**Problem details**.
Please output the data below exactly as given, starting at its first line and stopping after the line that contains "return height, dark, pale".

** start of Stored data **

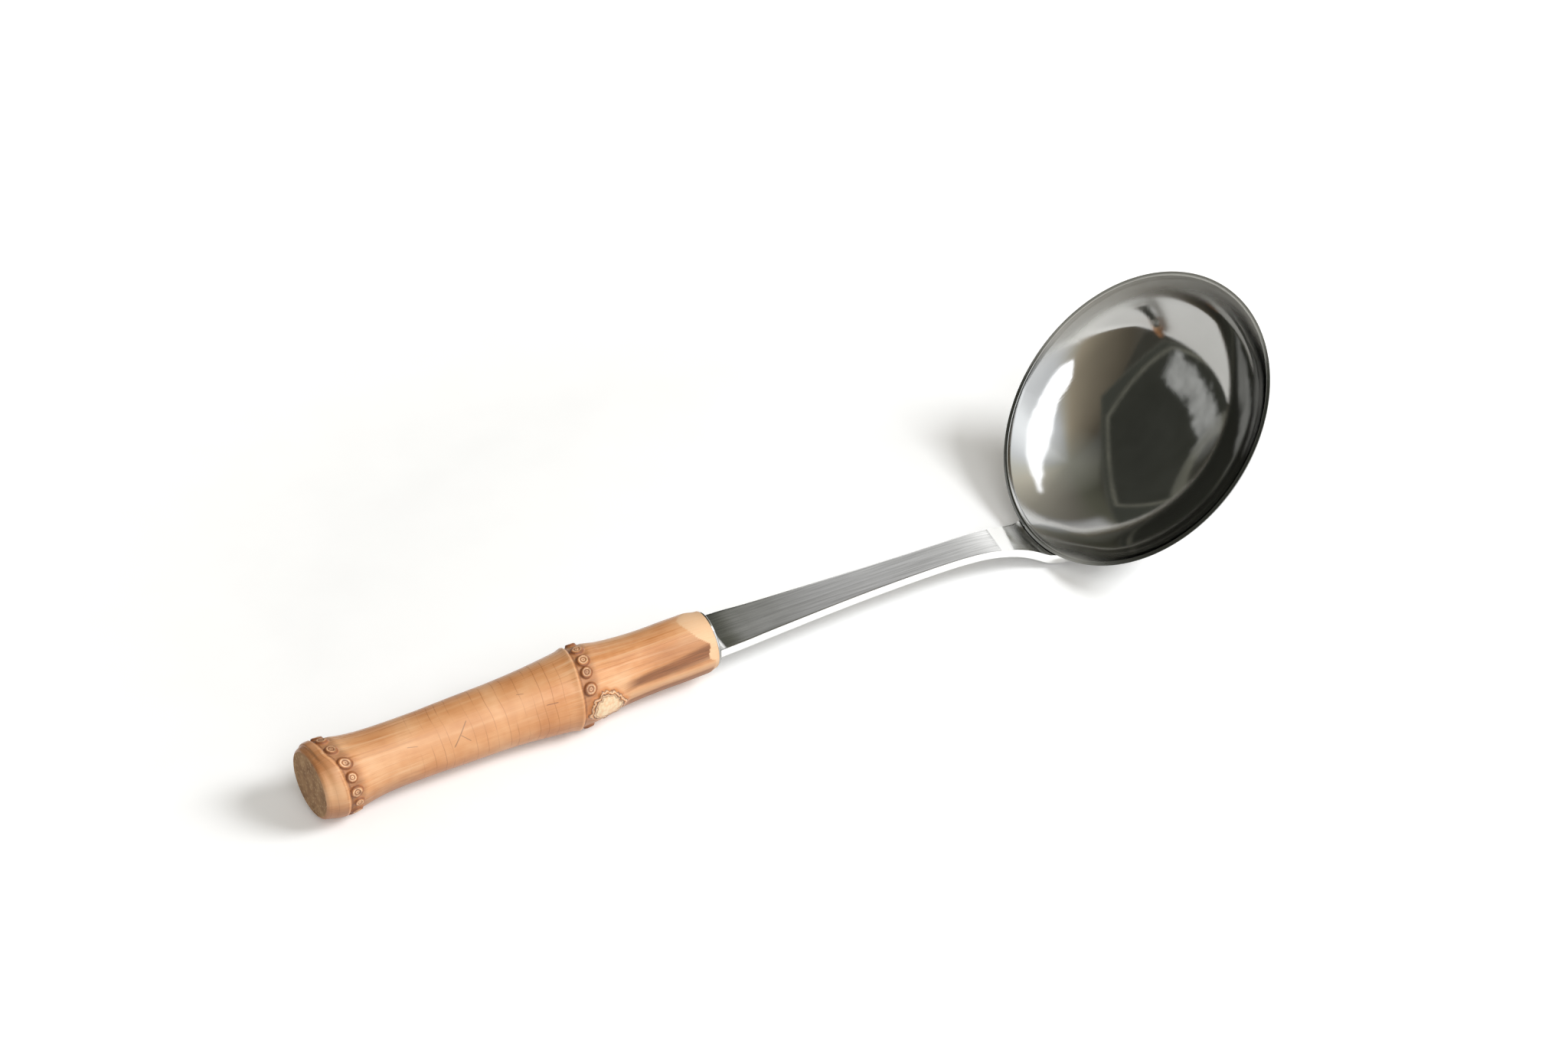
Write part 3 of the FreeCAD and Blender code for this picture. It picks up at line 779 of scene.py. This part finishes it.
def scarRelief(s, turn):
    plan = scarPlan
    across = math.radians(angleGap(turn, plan["angle"])) * plan["radius"]
    along = s - plan["middle"] + plan["slant"] * across
    heading = math.atan2(across, along)
    ragged = 1 + sum(size * math.sin(count * heading + start) for size, count, start in plan["waves"])
    scar = math.hypot(along / plan["size"][0], across / plan["size"][1]) / ragged
    rimPlace, rimWidth, rimHeight = plan["rim"]
    height = 0.0
    if scar < 1.6:
        height = plan["rise"] * (1 - smoothStep(*plan["sides"], scar))
        height += rimHeight * bell(scar - rimPlace, rimWidth)
    return height, scar


def furrowRelief(s, turn):
    plan = furrowPlan
    gap = angleGap(turn, throughTable(plan["line"], s))
    reach = 1 - smoothStep(*plan["fades"], s)
    ridgeAngle, ridgeWidth, ridgeHeight, ridgeHighlight = plan["ridge"]
    ridge = bell(angleGap(turn, ridgeAngle), ridgeWidth)
    height = reach * (ridgeHeight * ridge - plan["depth"] * bell(gap, plan["spread"]))
    furrow = reach * bell(gap, throughTable(plan["width"], s), 4)
    lower = between(turn, *plan["lowerSide"]) * (1 - smoothStep(*plan["lowerFades"], s))
    angle, width, brownDark = plan["brownSpot"]
    brown = bell(angleGap(turn, angle), width, 4) * (1 - smoothStep(*plan["brownFades"], s))
    # a painted highlight behind the furrow
    back, length, angle, width, spotHighlight = plan["highlightSpot"]
    spot = bell(s - back, length) * bell(angleGap(turn, angle), width)
    # the furrow and its lower side carry painted shade over brown skin
    dark = max(plan["darkness"] * furrow, plan["lowerDark"] * lower, brownDark * brown)
    # painted highlights: on the ridge and in the pale spot
    pale = max(ridgeHighlight * ridge * (1 - smoothStep(*plan["ridgeFades"], s)), spotHighlight * spot)
    return height, dark, pale


def surface(s, turn):
    plan, wearAndLight = handlePlan, wearShadeAndHighlightPlan
    shift = 0.0
    for part in ("mid", "butt"):
        lean = roundTable(plan[part + "Tilt"], turn) - plan[part + "Lip"]
        shift += lean * between(s, *plan[part + "Fades"])
    nubHeight, dark, nub = nubRelief(s, turn)
    scarHeight, scar = scarRelief(s, turn)
    radius = bareRadius(s) + nubHeight + scarHeight
    pale = 0.0
    if s < furrowPlan["end"]:
        furrowHeight, brown, pale = furrowRelief(s, turn)
        radius += furrowHeight
        dark = max(dark, brown)
    edge = roundTable(plan["frontEdge"], turn)
    if s < edge:  # knife-cut facets at the front end
        cut = plan["frontRadius"]
        radius = min(radius, cut + (radius - cut) * smoothStep(0, edge, s))
        pale, dark = 1.0, 0.0
    # painted shade on the underside, with browner skin there
    under = smoothStep(*wearAndLight["under"], abs(angleGap(turn, 0)))
    everywhere, added = wearAndLight["underDark"]
    dark = max(dark, (everywhere + added * smoothStep(*wearAndLight["underReach"], s)) * under)
    if s > wearAndLight["handFrom"]:
        angle, width, handRubAndHighlight = wearAndLight["hand"]
        # the rubbed band is also a painted highlight on the lit front
        pale = max(pale, handRubAndHighlight * bell(angleGap(turn, angle), width) * between(s, *wearAndLight["handFades"]))
    if s > wearAndLight["buttFrom"]:
        angle, width, buttDark = wearAndLight["buttDark"]
        dark = max(dark, buttDark * bell(angleGap(turn, angle), width))
        angle, width, buttPale = wearAndLight["buttPale"]
        pale = max(pale, buttPale * bell(angleGap(turn, angle), width))
    # painted highlight along each lip's edge
    before, behind, lipHighlightShare = wearAndLight["lipEdgeHighlight"]
    if any(lip - before < s < lip + behind for lip in (plan["midLip"], plan["buttLip"])):
        pale, dark = max(pale, lipHighlightShare), 0.0
    start, full, workedShare = wearAndLight["workedButt"]
    worked = between(s, *wearAndLight["worked"]) + workedShare * smoothStep(start, full, s)
    return radius, dark, pale, worked, shift, nub, scar


stagePlan = {
    "floorSize": 6.0,
    "floorTints": ((0.92, 0.925, 0.93), (0.94, 0.945, 0.95)),
    "floorRough": 0.9,
    "floorGlow": [(0.14, 0.12), (0.28, 0.34), (0.5, 0.55)],  # metres from the middle, the floor's own light
    "domeRadius": 2.6,
    "domeMiddle": (1.967, -1.424, 0.0),  # leaves the flats just behind the handle's butt
    "domeFoot": 0.004,
    "eye": (0.107, 0.0, 0.045),  # the bowl's middle, from which the flats are painted
}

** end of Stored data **

**Result of this exercise**.
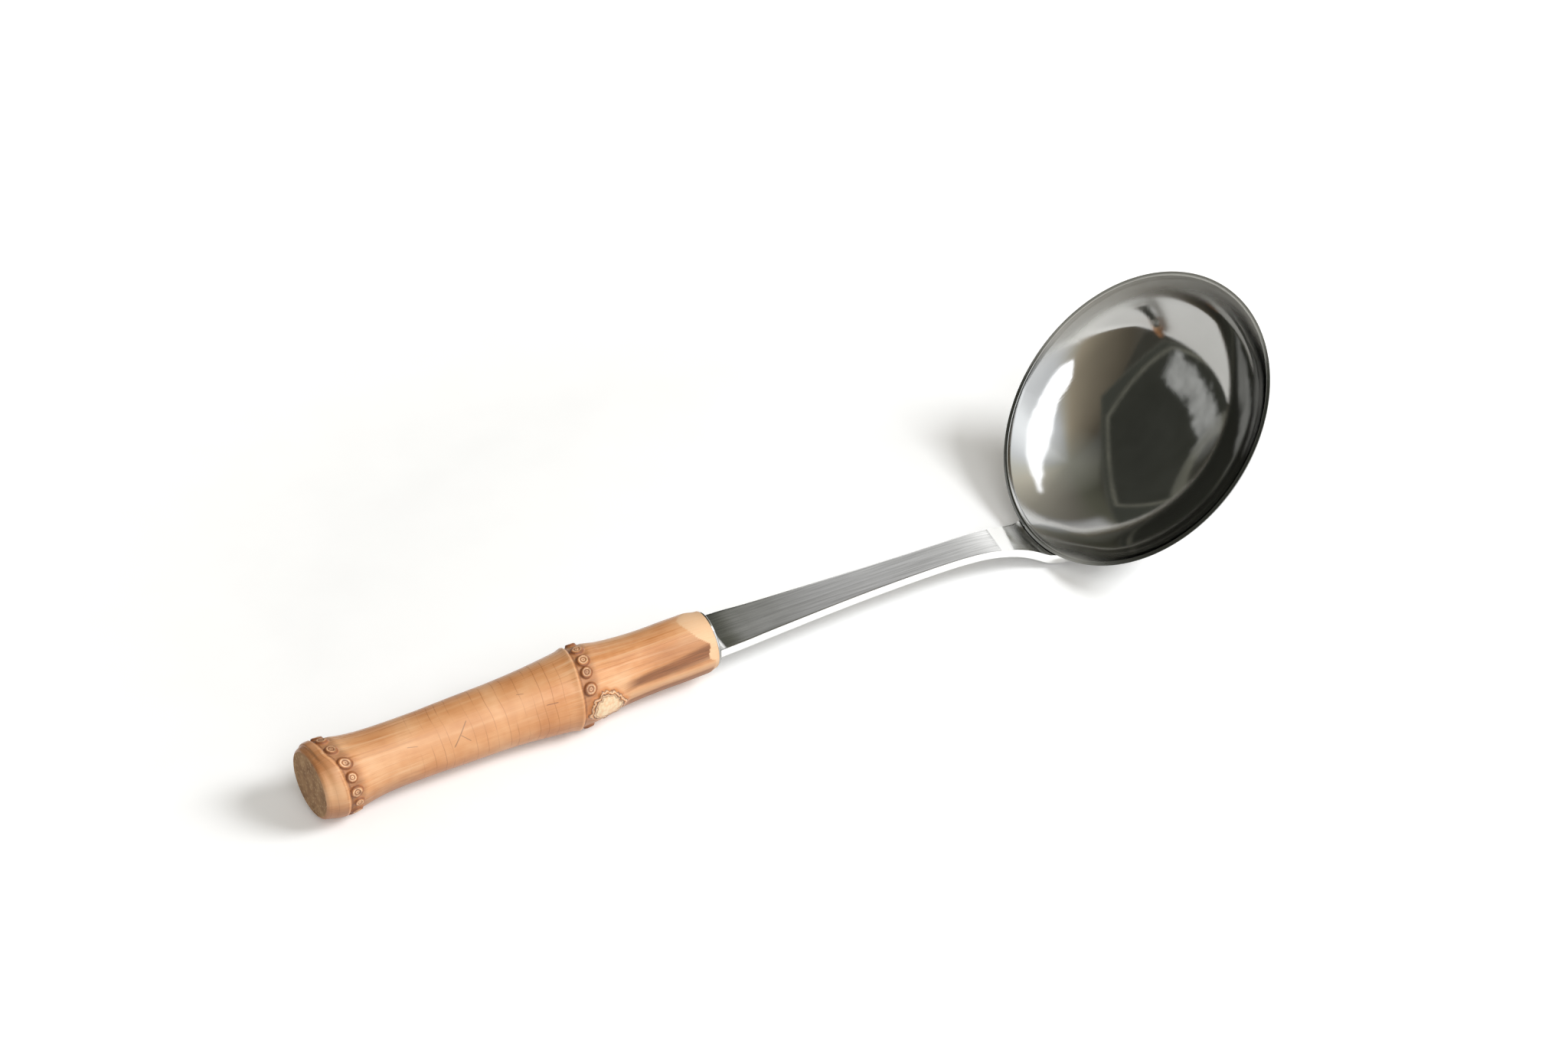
Write part 3 of the FreeCAD and Blender code for this picture. It picks up at line 779 of scene.py. This part finishes it.
def scarRelief(s, turn):
    plan = scarPlan
    across = math.radians(angleGap(turn, plan["angle"])) * plan["radius"]
    along = s - plan["middle"] + plan["slant"] * across
    heading = math.atan2(across, along)
    ragged = 1 + sum(size * math.sin(count * heading + start) for size, count, start in plan["waves"])
    scar = math.hypot(along / plan["size"][0], across / plan["size"][1]) / ragged
    rimPlace, rimWidth, rimHeight = plan["rim"]
    height = 0.0
    if scar < 1.6:
        height = plan["rise"] * (1 - smoothStep(*plan["sides"], scar))
        height += rimHeight * bell(scar - rimPlace, rimWidth)
    return height, scar


def furrowRelief(s, turn):
    plan = furrowPlan
    gap = angleGap(turn, throughTable(plan["line"], s))
    reach = 1 - smoothStep(*plan["fades"], s)
    ridgeAngle, ridgeWidth, ridgeHeight, ridgeHighlight = plan["ridge"]
    ridge = bell(angleGap(turn, ridgeAngle), ridgeWidth)
    height = reach * (ridgeHeight * ridge - plan["depth"] * bell(gap, plan["spread"]))
    furrow = reach * bell(gap, throughTable(plan["width"], s), 4)
    lower = between(turn, *plan["lowerSide"]) * (1 - smoothStep(*plan["lowerFades"], s))
    angle, width, brownDark = plan["brownSpot"]
    brown = bell(angleGap(turn, angle), width, 4) * (1 - smoothStep(*plan["brownFades"], s))
    # a painted highlight behind the furrow
    back, length, angle, width, spotHighlight = plan["highlightSpot"]
    spot = bell(s - back, length) * bell(angleGap(turn, angle), width)
    # the furrow and its lower side carry painted shade over brown skin
    dark = max(plan["darkness"] * furrow, plan["lowerDark"] * lower, brownDark * brown)
    # painted highlights: on the ridge and in the pale spot
    pale = max(ridgeHighlight * ridge * (1 - smoothStep(*plan["ridgeFades"], s)), spotHighlight * spot)
    return height, dark, pale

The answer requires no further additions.